Stated problem: Determine how many lines in these records hold "handed". Only the number is wanted.

Records from a data source:

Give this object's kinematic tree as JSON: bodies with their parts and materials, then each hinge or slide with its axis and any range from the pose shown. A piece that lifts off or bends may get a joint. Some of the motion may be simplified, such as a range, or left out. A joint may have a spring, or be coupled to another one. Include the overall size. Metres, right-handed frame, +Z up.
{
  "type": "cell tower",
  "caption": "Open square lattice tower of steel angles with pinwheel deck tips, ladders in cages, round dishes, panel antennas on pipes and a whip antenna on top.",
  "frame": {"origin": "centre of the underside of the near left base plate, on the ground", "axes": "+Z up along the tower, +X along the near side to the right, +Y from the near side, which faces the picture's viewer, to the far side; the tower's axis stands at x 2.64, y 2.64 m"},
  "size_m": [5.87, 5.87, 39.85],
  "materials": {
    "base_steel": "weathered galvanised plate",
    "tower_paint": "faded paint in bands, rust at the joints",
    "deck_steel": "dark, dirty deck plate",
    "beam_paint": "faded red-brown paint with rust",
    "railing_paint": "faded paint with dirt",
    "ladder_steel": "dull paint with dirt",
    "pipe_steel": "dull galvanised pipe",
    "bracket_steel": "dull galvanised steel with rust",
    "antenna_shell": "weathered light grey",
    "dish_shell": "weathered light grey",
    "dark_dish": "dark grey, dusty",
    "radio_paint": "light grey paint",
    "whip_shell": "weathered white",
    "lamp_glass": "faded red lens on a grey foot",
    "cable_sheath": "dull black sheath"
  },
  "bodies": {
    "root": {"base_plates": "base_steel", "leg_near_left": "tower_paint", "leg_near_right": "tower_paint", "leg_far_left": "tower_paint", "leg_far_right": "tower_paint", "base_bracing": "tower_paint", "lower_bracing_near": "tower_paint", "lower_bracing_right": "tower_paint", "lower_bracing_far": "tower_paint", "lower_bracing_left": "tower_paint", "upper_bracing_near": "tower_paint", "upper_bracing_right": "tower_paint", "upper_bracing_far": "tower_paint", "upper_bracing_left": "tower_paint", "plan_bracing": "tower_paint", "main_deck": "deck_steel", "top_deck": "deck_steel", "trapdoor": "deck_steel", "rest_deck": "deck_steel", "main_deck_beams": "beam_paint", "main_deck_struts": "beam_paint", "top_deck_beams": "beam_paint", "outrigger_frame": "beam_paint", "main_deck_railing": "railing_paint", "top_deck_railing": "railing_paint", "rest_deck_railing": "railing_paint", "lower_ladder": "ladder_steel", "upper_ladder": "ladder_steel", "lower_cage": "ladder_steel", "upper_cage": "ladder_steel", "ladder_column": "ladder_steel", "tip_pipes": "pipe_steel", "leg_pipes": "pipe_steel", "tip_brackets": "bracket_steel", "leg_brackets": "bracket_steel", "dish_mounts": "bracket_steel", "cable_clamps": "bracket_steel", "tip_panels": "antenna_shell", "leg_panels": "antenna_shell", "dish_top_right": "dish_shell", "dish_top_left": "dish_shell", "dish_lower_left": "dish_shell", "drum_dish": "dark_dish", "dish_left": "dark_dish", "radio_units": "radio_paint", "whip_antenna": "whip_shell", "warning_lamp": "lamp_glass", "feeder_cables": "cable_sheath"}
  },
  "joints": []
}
* * *
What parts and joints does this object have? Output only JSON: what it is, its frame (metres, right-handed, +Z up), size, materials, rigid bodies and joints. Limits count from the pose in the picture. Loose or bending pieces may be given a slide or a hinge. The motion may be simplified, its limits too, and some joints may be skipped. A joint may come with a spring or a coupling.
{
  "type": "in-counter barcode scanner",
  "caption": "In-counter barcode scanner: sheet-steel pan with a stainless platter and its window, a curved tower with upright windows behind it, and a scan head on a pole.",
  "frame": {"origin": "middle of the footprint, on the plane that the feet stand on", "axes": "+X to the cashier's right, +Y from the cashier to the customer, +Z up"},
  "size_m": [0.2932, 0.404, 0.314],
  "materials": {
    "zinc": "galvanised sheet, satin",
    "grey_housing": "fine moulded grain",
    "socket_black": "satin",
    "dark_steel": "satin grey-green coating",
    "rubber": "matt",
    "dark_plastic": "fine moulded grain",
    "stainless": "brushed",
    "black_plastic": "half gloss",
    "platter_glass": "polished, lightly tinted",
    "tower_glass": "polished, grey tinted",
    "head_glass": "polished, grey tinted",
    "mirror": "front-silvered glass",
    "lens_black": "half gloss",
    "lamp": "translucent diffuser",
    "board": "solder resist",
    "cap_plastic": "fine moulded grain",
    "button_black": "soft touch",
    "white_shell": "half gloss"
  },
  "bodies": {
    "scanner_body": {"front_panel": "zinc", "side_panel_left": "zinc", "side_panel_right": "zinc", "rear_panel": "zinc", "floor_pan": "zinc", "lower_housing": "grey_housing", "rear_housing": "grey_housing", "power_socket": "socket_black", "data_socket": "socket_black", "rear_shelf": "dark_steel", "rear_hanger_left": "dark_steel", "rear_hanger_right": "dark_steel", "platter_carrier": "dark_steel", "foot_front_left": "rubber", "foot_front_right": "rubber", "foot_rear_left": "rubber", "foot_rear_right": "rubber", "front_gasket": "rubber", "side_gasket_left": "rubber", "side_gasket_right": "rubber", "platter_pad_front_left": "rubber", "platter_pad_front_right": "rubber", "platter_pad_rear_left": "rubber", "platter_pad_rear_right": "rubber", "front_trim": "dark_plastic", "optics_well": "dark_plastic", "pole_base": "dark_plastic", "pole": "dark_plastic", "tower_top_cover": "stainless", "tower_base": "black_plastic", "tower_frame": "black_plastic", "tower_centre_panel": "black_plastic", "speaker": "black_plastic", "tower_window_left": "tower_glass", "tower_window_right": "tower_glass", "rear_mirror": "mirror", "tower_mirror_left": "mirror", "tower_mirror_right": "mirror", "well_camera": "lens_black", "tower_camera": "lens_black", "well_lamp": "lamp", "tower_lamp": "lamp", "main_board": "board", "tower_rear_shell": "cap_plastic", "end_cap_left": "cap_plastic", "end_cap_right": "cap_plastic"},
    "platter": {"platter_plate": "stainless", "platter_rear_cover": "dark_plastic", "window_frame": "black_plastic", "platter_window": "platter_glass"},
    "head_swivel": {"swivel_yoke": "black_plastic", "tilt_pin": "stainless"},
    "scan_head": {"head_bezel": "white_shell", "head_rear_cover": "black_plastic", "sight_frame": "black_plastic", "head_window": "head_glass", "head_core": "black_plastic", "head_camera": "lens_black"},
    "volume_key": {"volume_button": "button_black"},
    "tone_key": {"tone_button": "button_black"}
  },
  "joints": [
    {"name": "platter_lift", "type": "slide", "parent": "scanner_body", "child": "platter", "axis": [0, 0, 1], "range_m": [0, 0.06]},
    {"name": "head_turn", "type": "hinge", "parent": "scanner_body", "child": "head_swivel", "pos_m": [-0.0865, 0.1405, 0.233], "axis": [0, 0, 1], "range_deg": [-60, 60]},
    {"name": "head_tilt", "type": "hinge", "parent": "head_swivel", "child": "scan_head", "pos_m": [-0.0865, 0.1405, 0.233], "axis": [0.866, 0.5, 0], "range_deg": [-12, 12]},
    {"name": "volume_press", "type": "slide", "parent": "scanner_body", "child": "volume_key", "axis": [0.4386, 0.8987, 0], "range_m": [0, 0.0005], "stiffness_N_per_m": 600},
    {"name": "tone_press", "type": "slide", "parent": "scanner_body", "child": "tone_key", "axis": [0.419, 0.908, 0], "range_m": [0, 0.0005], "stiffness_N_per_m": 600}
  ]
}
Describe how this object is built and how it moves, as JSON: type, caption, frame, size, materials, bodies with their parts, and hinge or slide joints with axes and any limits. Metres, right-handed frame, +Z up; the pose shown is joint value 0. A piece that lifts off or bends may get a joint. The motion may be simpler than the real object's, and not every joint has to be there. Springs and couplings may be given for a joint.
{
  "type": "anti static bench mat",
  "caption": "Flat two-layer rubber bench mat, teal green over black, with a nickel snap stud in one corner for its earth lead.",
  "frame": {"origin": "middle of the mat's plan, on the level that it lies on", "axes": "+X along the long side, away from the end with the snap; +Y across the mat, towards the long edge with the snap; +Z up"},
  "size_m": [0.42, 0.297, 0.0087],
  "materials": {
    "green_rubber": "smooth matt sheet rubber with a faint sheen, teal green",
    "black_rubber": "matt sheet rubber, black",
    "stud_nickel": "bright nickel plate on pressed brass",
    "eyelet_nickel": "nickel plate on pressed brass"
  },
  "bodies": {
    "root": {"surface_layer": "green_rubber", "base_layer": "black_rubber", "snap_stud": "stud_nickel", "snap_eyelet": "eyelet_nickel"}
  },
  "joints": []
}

Reply to the task: 3